Le groupe de travail Alloncle a rendu ses préconisations le 7 juillet, mais François-Noël Buffet a étrangement décidé… de ne pas les rendre publiques. Il s’est contenté d’indiquer que les recommandations des parlementaires tournaient autour de « quatre axes prioritaires : renforcer l’efficacité des sanctions et leur application ; accroître les pouvoirs du préfet en matière d’évacuation de terrains occupés illégalement ; renforcer les obligations d’utilisation des aires d’accueil existantes ; encourager la création d’aires d’accueil et mieux anticiper les grands passages ».
« Au terme de nouvelles consultations, notamment interministérielles et en lien avec les élus locaux, leurs conclusions aboutiront au dépôt d’une proposition de loi dès la rentrée, pour faire évoluer le droit, ajuster le cadre applicable à l’accueil des gens du voyage et renforcer les réponses juridiques », a indiqué le ministère de l’Intérieur.

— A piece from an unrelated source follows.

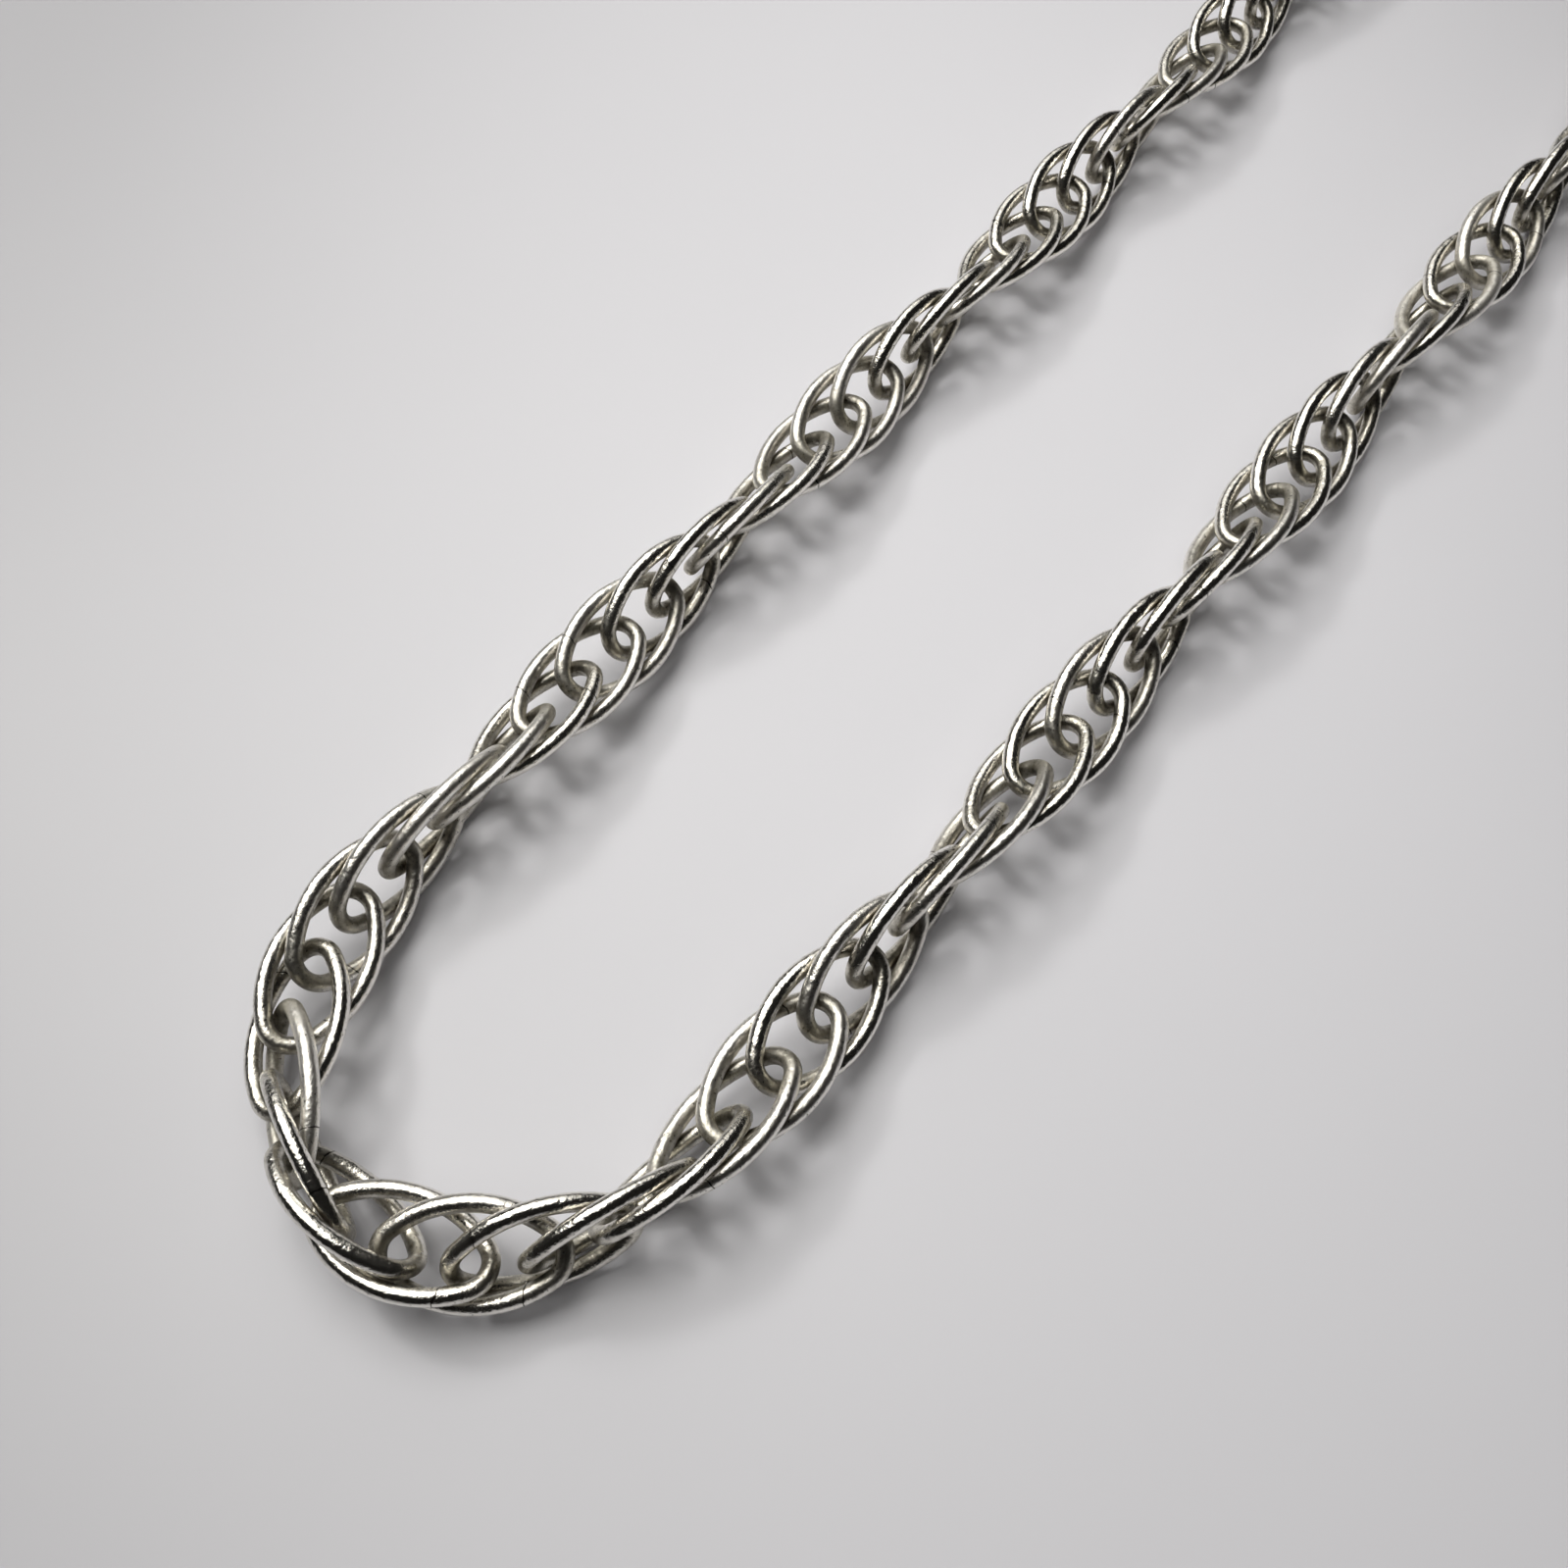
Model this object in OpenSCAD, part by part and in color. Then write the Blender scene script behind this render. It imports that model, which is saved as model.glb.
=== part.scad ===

Une proposition de loi – et non un projet de loi venant du gouvernement – qui devrait remplacer celle déposée par la députée Nathalie Colin-Oesterlé en octobre et celle adoptée en première lecture par le Sénat… le 19 janvier 2021 !
Une circulaire pour cet été avec des task forces par département
En attendant, Bruno Retailleau et François-Noël Buffet ont présenté le 8 juillet l’instruction annuelle relative à la préparation des stationnements des grands groupes de gens du voyage pour l’année 2025 : « des instructions de fermeté aux préfets, afin de garantir la préservation de l’ordre public, le maintien de la tranquillité et la sécurité des élus et des riverains. » « Pour garantir l’efficacité de ces mesures, des task forces seront mises en place dans chaque département, qui réuniront les services de l’État, les élus locaux et le Procureur de la République », notamment pour « s’assurer de la remise en état des terrains. »
« Il a par ailleurs été demandé aux préfets, dès lors que les collectivités ont respecté leurs obligations en matière de schéma départemental d’accueil des gens du voyage, de procéder systématiquement à l’évacuation des terrains occupés de manière illicite », ont expliqué les deux ministres.